**Information provided:**

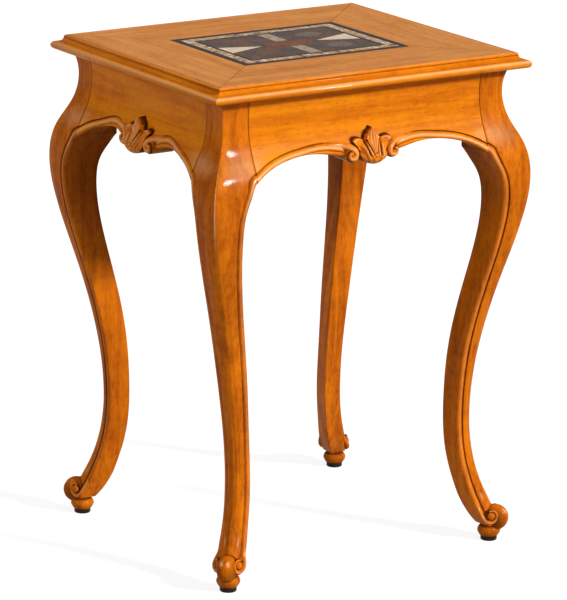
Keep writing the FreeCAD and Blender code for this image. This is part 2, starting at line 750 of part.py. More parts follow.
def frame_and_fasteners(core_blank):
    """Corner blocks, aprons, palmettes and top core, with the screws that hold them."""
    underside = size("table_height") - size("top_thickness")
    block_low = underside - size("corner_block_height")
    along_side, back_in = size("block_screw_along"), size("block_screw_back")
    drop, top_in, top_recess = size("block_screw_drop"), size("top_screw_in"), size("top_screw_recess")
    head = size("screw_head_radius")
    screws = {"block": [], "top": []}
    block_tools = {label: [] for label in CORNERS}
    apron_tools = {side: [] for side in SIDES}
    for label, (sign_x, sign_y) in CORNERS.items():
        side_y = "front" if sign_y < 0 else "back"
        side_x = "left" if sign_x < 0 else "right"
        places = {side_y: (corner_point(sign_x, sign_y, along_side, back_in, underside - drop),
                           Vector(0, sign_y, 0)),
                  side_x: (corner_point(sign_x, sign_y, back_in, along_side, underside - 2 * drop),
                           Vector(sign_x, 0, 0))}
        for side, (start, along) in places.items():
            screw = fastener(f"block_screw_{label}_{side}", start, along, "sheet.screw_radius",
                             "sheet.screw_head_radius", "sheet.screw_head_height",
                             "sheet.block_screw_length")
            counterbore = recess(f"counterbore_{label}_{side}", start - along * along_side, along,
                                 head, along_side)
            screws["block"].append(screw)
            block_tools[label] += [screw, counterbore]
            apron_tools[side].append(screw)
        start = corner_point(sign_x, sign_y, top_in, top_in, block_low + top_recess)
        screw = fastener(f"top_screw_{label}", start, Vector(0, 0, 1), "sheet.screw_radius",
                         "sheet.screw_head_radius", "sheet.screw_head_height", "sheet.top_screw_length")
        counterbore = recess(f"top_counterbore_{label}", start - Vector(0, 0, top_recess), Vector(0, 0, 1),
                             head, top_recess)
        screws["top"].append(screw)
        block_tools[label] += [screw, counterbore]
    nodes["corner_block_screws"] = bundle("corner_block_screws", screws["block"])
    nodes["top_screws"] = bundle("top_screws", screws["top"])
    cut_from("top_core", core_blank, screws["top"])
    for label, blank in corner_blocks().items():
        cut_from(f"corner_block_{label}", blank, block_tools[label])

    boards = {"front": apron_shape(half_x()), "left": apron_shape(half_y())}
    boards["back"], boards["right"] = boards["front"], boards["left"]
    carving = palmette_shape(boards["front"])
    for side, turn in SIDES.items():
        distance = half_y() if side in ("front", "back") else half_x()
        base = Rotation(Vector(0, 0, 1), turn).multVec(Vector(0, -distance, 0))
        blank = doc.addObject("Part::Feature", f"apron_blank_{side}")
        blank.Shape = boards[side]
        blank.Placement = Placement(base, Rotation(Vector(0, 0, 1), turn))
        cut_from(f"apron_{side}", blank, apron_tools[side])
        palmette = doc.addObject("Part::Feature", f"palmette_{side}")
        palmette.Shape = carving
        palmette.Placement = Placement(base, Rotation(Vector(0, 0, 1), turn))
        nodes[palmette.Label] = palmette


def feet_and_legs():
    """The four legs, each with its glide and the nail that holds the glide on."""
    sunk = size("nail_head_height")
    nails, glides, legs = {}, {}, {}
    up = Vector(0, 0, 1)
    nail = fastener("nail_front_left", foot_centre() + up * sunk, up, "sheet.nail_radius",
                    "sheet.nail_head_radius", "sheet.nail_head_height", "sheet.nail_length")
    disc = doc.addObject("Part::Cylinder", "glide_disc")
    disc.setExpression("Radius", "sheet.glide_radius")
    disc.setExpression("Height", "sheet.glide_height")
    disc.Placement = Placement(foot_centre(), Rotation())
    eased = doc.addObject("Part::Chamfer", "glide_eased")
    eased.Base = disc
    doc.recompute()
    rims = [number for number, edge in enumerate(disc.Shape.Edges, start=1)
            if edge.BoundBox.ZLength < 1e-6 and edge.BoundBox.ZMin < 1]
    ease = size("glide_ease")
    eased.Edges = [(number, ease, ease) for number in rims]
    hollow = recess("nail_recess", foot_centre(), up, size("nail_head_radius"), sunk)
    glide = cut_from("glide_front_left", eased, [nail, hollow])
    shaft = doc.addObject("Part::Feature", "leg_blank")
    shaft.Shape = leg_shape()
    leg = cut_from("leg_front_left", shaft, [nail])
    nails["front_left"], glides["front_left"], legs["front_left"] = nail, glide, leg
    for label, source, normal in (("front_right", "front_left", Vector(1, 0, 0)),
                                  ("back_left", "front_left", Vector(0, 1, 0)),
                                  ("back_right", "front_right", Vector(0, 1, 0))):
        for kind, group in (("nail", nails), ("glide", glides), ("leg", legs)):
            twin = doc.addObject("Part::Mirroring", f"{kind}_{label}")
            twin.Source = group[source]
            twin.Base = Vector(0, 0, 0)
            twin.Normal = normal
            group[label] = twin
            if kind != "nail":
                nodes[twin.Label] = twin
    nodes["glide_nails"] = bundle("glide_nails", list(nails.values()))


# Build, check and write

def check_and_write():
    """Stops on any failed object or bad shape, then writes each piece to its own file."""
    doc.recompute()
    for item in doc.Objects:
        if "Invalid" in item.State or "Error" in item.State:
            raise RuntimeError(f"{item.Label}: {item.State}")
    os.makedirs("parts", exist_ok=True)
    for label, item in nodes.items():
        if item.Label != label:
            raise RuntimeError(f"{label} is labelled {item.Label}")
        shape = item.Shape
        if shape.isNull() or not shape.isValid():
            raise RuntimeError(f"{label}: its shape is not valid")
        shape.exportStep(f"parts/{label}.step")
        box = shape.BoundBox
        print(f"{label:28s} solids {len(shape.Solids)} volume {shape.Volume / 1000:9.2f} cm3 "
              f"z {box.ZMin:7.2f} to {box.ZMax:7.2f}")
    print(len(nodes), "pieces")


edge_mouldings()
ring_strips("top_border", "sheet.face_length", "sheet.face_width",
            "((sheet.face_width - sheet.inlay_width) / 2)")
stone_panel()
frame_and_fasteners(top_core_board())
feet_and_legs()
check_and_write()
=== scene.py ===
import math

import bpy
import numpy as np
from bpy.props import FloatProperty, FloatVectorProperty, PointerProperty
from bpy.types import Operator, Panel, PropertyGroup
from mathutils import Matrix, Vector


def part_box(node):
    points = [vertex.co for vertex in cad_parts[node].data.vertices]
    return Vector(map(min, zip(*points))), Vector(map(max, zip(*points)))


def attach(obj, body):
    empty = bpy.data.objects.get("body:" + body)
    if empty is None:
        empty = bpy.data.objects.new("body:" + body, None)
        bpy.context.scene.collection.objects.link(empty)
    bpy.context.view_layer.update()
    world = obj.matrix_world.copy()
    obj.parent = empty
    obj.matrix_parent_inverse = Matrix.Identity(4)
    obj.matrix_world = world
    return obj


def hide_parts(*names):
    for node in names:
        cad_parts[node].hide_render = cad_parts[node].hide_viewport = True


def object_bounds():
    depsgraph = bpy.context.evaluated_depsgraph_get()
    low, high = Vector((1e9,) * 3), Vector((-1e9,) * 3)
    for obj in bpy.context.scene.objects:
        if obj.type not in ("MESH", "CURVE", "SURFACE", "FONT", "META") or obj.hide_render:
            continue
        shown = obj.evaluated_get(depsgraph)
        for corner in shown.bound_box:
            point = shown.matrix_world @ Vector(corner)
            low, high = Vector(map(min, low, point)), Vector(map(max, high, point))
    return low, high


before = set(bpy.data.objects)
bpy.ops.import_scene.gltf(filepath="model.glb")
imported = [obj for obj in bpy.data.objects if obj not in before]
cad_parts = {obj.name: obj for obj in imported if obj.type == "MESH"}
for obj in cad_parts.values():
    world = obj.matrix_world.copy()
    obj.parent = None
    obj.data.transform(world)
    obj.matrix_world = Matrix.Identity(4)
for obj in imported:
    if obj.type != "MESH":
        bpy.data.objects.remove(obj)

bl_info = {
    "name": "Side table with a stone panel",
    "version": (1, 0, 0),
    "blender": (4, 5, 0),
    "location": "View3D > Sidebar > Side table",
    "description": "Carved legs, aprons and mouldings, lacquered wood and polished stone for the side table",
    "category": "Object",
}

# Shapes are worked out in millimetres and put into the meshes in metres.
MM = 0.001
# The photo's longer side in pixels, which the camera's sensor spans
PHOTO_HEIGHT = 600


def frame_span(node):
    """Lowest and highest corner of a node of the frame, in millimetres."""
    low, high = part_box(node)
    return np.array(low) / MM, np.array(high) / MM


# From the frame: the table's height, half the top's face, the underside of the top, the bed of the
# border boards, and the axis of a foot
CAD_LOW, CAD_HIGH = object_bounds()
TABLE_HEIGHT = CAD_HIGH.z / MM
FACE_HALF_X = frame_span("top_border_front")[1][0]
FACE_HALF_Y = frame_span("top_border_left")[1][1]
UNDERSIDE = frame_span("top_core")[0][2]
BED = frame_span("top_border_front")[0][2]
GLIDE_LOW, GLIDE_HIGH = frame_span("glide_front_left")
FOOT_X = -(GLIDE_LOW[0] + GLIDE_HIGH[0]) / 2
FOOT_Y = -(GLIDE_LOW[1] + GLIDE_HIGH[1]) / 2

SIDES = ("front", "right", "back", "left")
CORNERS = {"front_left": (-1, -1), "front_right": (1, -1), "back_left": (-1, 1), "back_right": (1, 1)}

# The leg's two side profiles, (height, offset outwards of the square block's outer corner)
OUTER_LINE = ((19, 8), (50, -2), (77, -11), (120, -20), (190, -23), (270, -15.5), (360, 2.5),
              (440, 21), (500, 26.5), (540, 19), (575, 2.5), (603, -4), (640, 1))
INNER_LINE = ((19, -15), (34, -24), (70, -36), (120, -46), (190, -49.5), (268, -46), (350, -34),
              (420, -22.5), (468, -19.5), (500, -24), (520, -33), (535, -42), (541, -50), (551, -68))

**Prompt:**
Emit only the lines from the one containing "depsgraph = bpy.context.evaluated_depsgraph_get()" through the one containing "PHOTO_HEIGHT = 600", copied exactly.

**Output for this exercise:**
    depsgraph = bpy.context.evaluated_depsgraph_get()
    low, high = Vector((1e9,) * 3), Vector((-1e9,) * 3)
    for obj in bpy.context.scene.objects:
        if obj.type not in ("MESH", "CURVE", "SURFACE", "FONT", "META") or obj.hide_render:
            continue
        shown = obj.evaluated_get(depsgraph)
        for corner in shown.bound_box:
            point = shown.matrix_world @ Vector(corner)
            low, high = Vector(map(min, low, point)), Vector(map(max, high, point))
    return low, high


before = set(bpy.data.objects)
bpy.ops.import_scene.gltf(filepath="model.glb")
imported = [obj for obj in bpy.data.objects if obj not in before]
cad_parts = {obj.name: obj for obj in imported if obj.type == "MESH"}
for obj in cad_parts.values():
    world = obj.matrix_world.copy()
    obj.parent = None
    obj.data.transform(world)
    obj.matrix_world = Matrix.Identity(4)
for obj in imported:
    if obj.type != "MESH":
        bpy.data.objects.remove(obj)

bl_info = {
    "name": "Side table with a stone panel",
    "version": (1, 0, 0),
    "blender": (4, 5, 0),
    "location": "View3D > Sidebar > Side table",
    "description": "Carved legs, aprons and mouldings, lacquered wood and polished stone for the side table",
    "category": "Object",
}

# Shapes are worked out in millimetres and put into the meshes in metres.
MM = 0.001
# The photo's longer side in pixels, which the camera's sensor spans
PHOTO_HEIGHT = 600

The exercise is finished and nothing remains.